La Girl

me = girl. me = fogetful. me = need a random ass blog to make sure i remember my own name. you = reading a crazy little blog thinking to yourself, wtf?

Friday, February 25, 2005

t.v.

yesterday after work, i caught the last bit of the 8 p.m. show on 36. that makes it the second time of me watching it. (hint: the ending isn't that great, but meh.) anywho, as i was watching i thought of something and i scribbled it down last night, but i was too exhausted and in pain from work to type in up. arg... i still have this huge ass scratch mark down my right arm, looks so nasty. so just a thought to share. (lol, i even put effort into typing it with caps.)

Airports.
Impressive constructions built for planes to take off and land safely, but also, to receive its passengers.

As passengers, the airport is the last thing we see when we depart and it's our destination's welcome face.

Whether you are traveling for pleasure, business or else, the airport is where many important events take place.

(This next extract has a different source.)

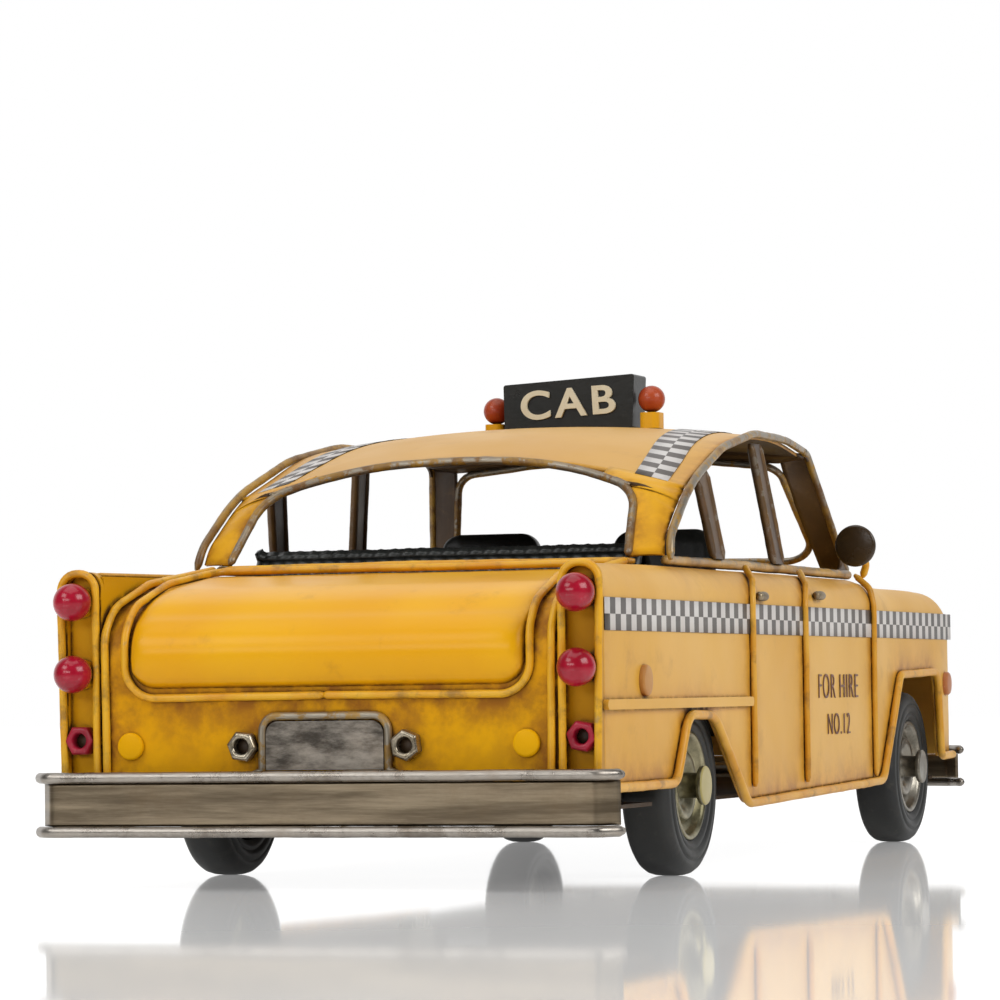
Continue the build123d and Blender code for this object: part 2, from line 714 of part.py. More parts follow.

It's the place for a warm good-bye, a cheerful welcome, a last minute "I love you" or "Please don't go".

Next time you're at the airport, whether you are going or coming back, waiting for someone or saying 'good bye' try to open your eyes and see the many stories that are being written at the very same moment yours is.


yup yup. i guess i wrote it because lately i seems so unsatisfy-able. but then i saw the relationship between the characters on t.v. i realized that i should try my best to be just happy with what i have, because it could all be taken away with a snap of a finger. ooo... i really don't understand myself sometimes, girl are such a strange group of people. i know what i want, but is it what i really need? so many questions, not enough answers. ahhh... going mental on myself. anywho, to end this blog on a more cheerful note.
a link to sandy's blog(s): lol because yesterday we went out for sushi -> very yummy
Sandy's
Sandy's
also, more wacky links
Sperm Wars

Wednesday, February 23, 2005


candy keyboard, i m so picking at the candy and eating it. lol

lately...

yes once again my laziness overcame me, i really did wanted to write entries about what is happening in my life and so on and so forth but i dunno after reading it you might think i was nuts or something. well lets recap of general events that happened: school, school, v-day, kiwanis, school, lee's reading week, jealousy fits, school, fights, school, work, subs, outside in the cold without a jacket, sleeping in the snow, school, and etc. so as you see, a lot has happened, and no my life is not boring.
yesterday, i got some huge ass package from utsc about my early acceptance to their humanities co-op. wow, who would have guessed a lazy ass like me would get some kinda early acceptance. thank God.
today, wasn't particularly a great day for many different reasons, i won't bored you with my rants about how i hate school and stuff, because if you know me, it is quite self-explanatory. anywho, i am trying to put it behind me, and try to have a better day tomorrow. (yes, this is my attempt at being optimistic.)
well the hot potato at hand, is the crazy law trial. i am a witness in this sim. trial, i play the role of two men (great, eh) dr. brooks, and investigator graham. both are very contraversial witnesses, that translates to me getting both my asses grilled during the trial next thursday. so if you see me that day a little more crispy and burnt than normal, now you know why. as of now, more research must be done in, for me to completely be that person. fun fun.
for now i leave you with something to check out if you are really bored,
http://www.i-am-bored.com/bored_link.cfm?link_id=6458

Sunday, February 20, 2005

Love <3





Leo Kissing Horoscope


Your kisses are wild and uninhibited, biting and clawing; you expect applause for your performance.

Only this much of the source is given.